Plaintiff asserts that Defendant Rich made numerous fraudulent misrepresentations in the course of their dealings regarding cash flow problems and requests to delay payment of the commission and that the defendants never intended to pay the commission. Plaintiff argues that at this point, without discovery, it is too early to determine the factually sensitive issue of the discovery rule. We agree. The parties will be able to more fully develop this issue through discovery, and the court will be able to address it at the summary judgment stage, if the defendants choose to raise it again at that time.

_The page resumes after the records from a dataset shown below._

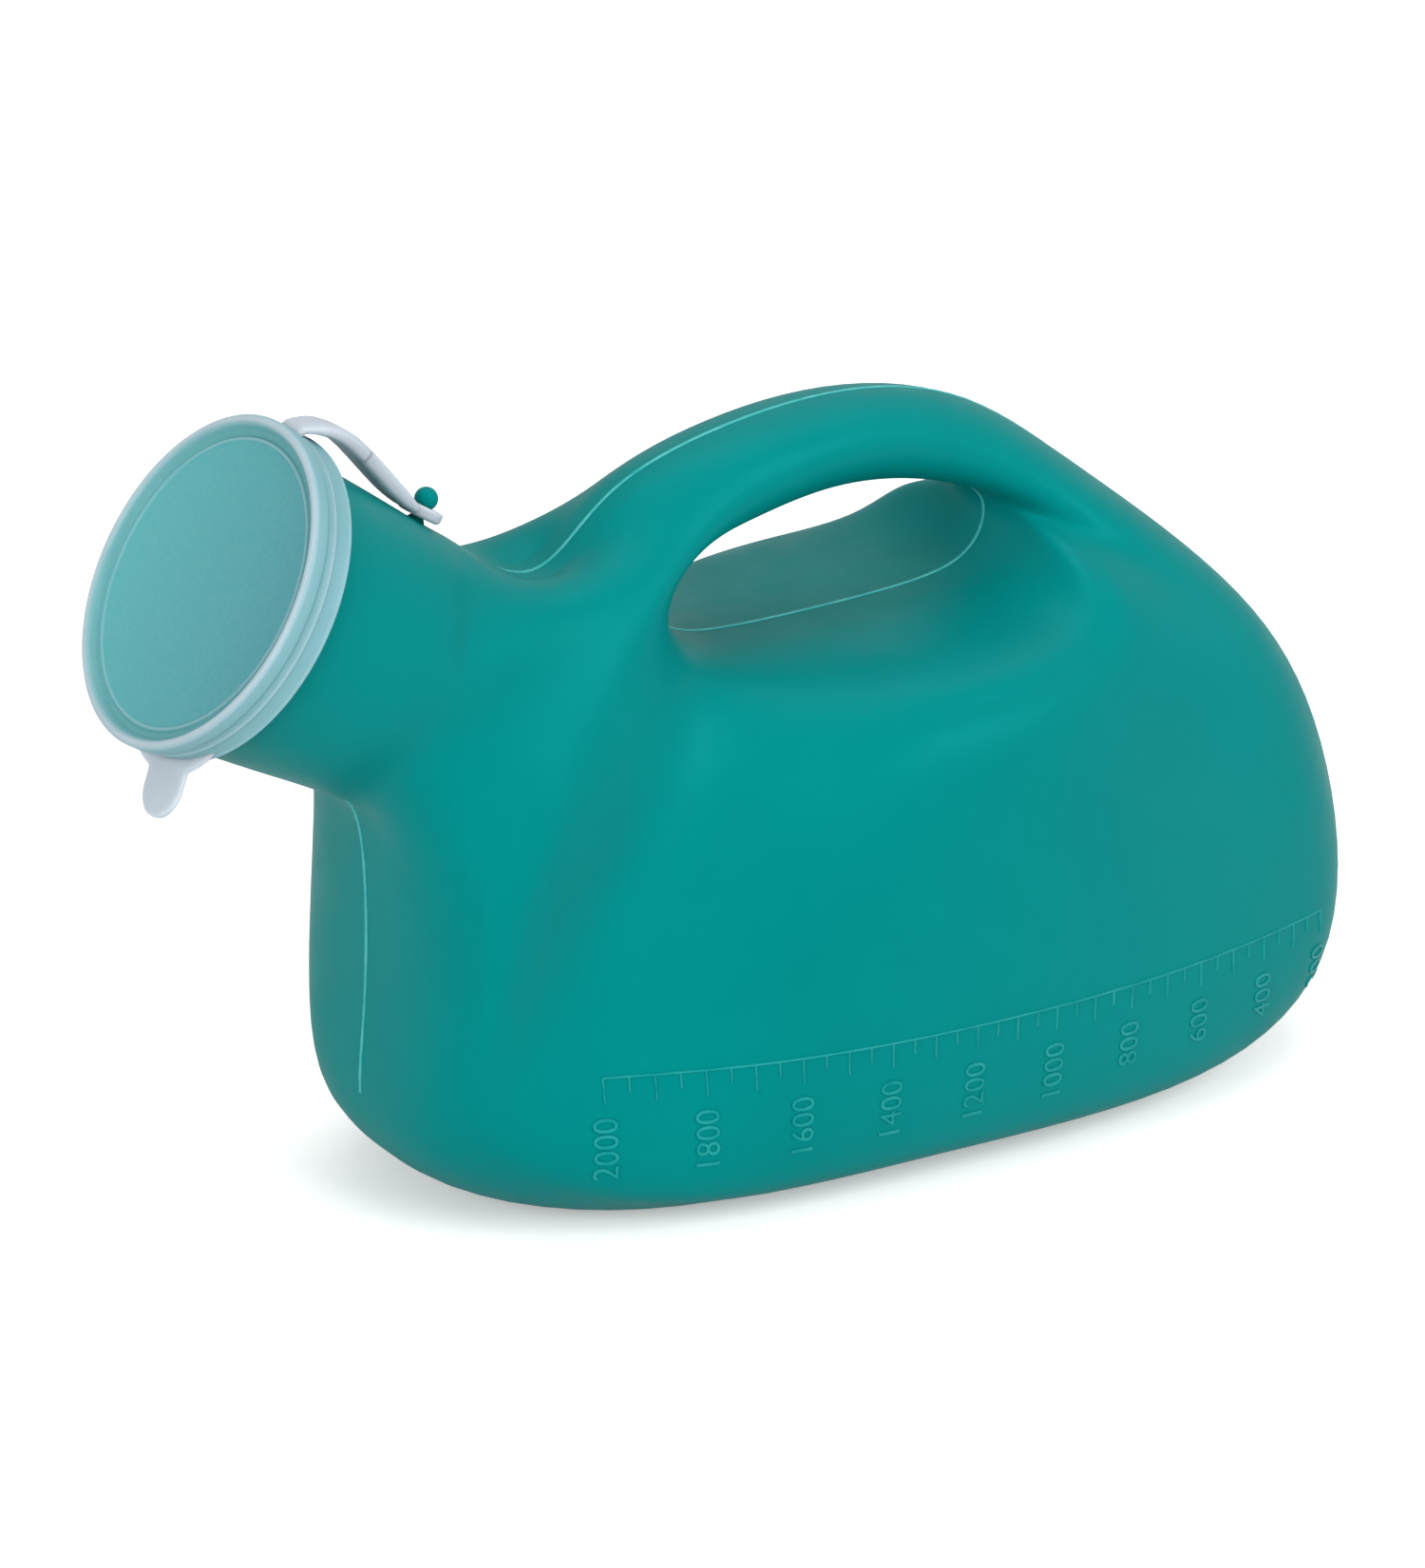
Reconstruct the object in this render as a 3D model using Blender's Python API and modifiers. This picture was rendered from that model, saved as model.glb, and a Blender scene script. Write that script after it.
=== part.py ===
"""Reusable urine bottle: a blow-moulded two-litre bottle and its tethered push-on cap.

The bottle lies on its flat side with the mouth towards -X. Its mid-plane is y = 0, its flat base
is z = 0, and the origin is under the middle of its bounding box. Sizes are in millimetres, and
MM turns them into metres where meshes are written.

The bottle's surface runs round the handle's finger gap in sections. A station describes one of
them by a point on the outer outline, a point on the gap's outline and the widths between the two.
"""

import math
from collections import namedtuple

import bmesh
import bpy
import numpy as np
from mathutils import Matrix, Vector

MM = 0.001

# Where the front wall of the tank stands along X, so that the origin is in the middle.
FRONT_WALL_X = -90.0

WALL = 2.0
ROWS = 8  # steps of a section from the outer outline to the gap's outline

# The neck's axis, from the middle of the cap's front face into the tank.
CAP_FRONT = (-36.6, 144.15)  # distance from the front wall, height
NECK_TILT = math.radians(31.4)

# Rings of the neck: distance behind the cap's front, outer radius.
MOUTH_DEPTH = 3.9
LIP_RADIUS = 32.0
NECK_RINGS = (
    (MOUTH_DEPTH, LIP_RADIUS - 0.5),
    (MOUTH_DEPTH + 0.8, LIP_RADIUS),
    (MOUTH_DEPTH + 2.8, LIP_RADIUS),
    (8.8, 30.8),
    (25.0, 29.6),
    (42.0, 28.3),
    (52.0, 27.7),
)

# The tether stud on top of the neck.
# The skin is eased in balls about these places, on both sides: place, radius, and share.
EASED_PLACES = (
    ((50.0, 24.0, 123.0), 44.0, 1.0),
    ((6.0, 24.0, 100.0), 26.0, 0.7),
    ((80.0, 36.0, 114.0), 32.0, 1.0),
)
EASING_PASSES = 11
EASED_FROM_MID_PLANE = (5.0, 14.0)

STUD_DEPTH = 40.3
STUD_FOOT_HEIGHT = 27.4  # inside the neck's wall
STUD_NECK_RADIUS = 1.4
STUD_BALL_RADIUS = 2.4
STUD_BALL_HEIGHT = 33.1

# The cap.
RIM_RADIUS = 34.2
RIM_INNER_RADIUS = 32.0
RIM_DEPTH = 3.6
RECESS = 2.2
DISC_THICKNESS = 1.3
SKIRT_RADIUS = 33.6
SKIRT_INNER_RADIUS = 32.7
SKIRT_DEPTH = 9.4

# The pull tab on the skirt's edge, turned from the lowest point towards the near side.
TAB_DEPTH = 8.4
TAB_TURN = math.radians(13.0)
TAB_LEAN = math.radians(4.0)
TAB_LENGTH = 11.1
TAB_HALF_WIDTH = 6.3
TAB_THICKNESS = 1.3
TAB_GAP = 0.6  # from the skirt to the tab's root, so that its corners clear as it bends
TAB_ROOT_RADIUS = SKIRT_RADIUS + TAB_GAP
# The shoulders beside its root run out along the skirt, nearly to where they would touch it.
SHOULDER_TOP = (6.9, 1.2)  # from the tab's middle line, out from the root
SHOULDER_SHARE = 0.7

# The tether's middle line, as distance behind the cap's front and height over the neck's axis.
# Its root is fast to the skirt, and the strap proper runs from there to the eyelet.
STRAP_PATH = (  # depth, height, thickness
    (11.2, 36.9, 2.8),
    (14.0, 37.1, 2.8),
    (17.5, 36.7, 2.9),
    (23.5, 34.9, 3.0),
    (30.0, 32.7, 3.0),
    (35.4, 31.1, 2.8),
)
STRAP_ROOT_PATH = (
    (5.0, 35.0, 1.2),
    (6.6, 35.7, 1.9),
    (8.8, 36.45, 2.6),
    (10.9, 36.85, 2.8),
)
STRAP_WIDTH = 9.0
EYELET_RADIUS = 4.6
EYELET_HOLE_RADIUS = 1.9
EYELET_LOW = 29.5
EYELET_HIGH = 31.3

# The tether bends where its top is, behind the skirt and in front of the eyelet.
CAP_HINGE = (11.05, 38.35)  # depth, height
STRAP_HINGE = (35.6, 32.6)

Station = namedtuple("Station", "outer gap outer_width gap_width outer_corner gap_corner")

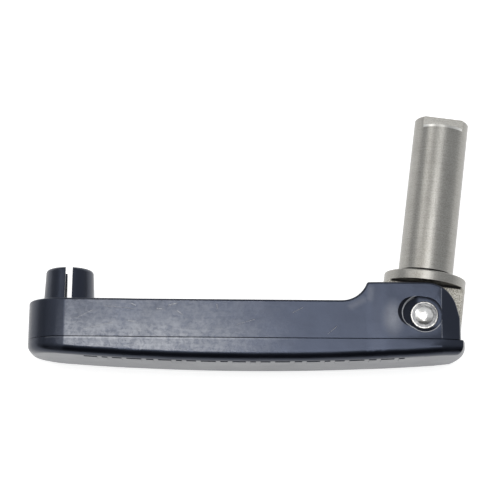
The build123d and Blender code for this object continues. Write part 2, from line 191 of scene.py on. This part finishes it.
# ---------------------------------------------------------------- materials
def plastic(name, side_marks=True):
    n = Net(name)
    b = n.bsdf
    x, y, z = n.xyz(n.co)
    grain = n.noise(n.co, 2600.0, 2.0, 0.6)
    fine = n.noise(n.co, 900.0, 3.0, 0.6)
    mid = n.noise(n.co, 620.0, 4.0, 0.66, 0.5)
    big = n.noise(n.co, 190.0, 3.0, 0.6, 0.4)
    soft = n.noise(n.co, 120.0, 2.0, 0.5)
    wide = n.noise(n.co, 38.0, 2.0, 0.5)
    streak = n.noise(n.combine(n.math("MULTIPLY", x, 130.0), n.math("ADD", n.math("MULTIPLY", y, 1100.0), n.math("MULTIPLY", x, 60.0)), n.math("MULTIPLY", z, 130.0)), 1.0, 3.0, 0.6, 0.8)
    # painted sheen: the flat sides are painted lighter towards the post and most along the cover below, with a
    # mottled haze through it
    g = n.node("ShaderNodeNewGeometry").outputs["Normal"]
    facing = n.ramp(n.math("ABSOLUTE", n.xyz(g)[2]), 0.985, 0.999, 0.0, 1.0)
    outer = n.ramp(n.math("ABSOLUTE", n.math("SUBTRACT", z, PIN.z)), 13.6 * MM, 14.3 * MM, 0.0, 1.0)
    side = n.math("MULTIPLY", facing, outer)
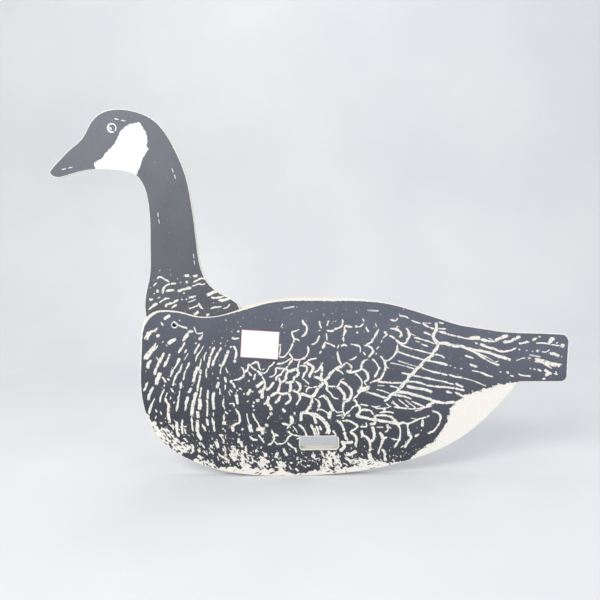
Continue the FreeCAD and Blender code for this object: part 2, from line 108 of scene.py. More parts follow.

5. Defendants Scredc Corp.;Scredc II, LLC; Coal Creek Commerce Center, LLC f/k/a Scredc II, LLC; Reading Anthracite Company; and Brian Rich

Finally, the defendants claim that all of the defendants should be dismissed except for St. Clair Real Estate Development, Co., LLC. The defendants' reasoning is that the contract alleged in the instant case is between St. Clair and plaintiff. The other defendants are not involved.

Plaintiff argues that Defendant Rich is the person with whom he dealt. Rich was an employee of all the corporate defendants and a corporate officer of the corporations as well. Plaintiff asserts that discovery is needed to determine the extent of Rich's involvement with the various transactions. We agree. Without discovery having been completed, it is impossible to address these factual issues. Accordingly, we will deny the motion to dismiss these defendants.


Based on the above reasoning, we will deny the defendants' motion to dismiss the plaintiff's amended complaint. An appropriate order follows.

ORDER AND NOW, to wit, this 19th day of March 2010, the defendants' motion for summary judgment or in the alternative motion to dismiss (Doc. 10) is hereby DENIED.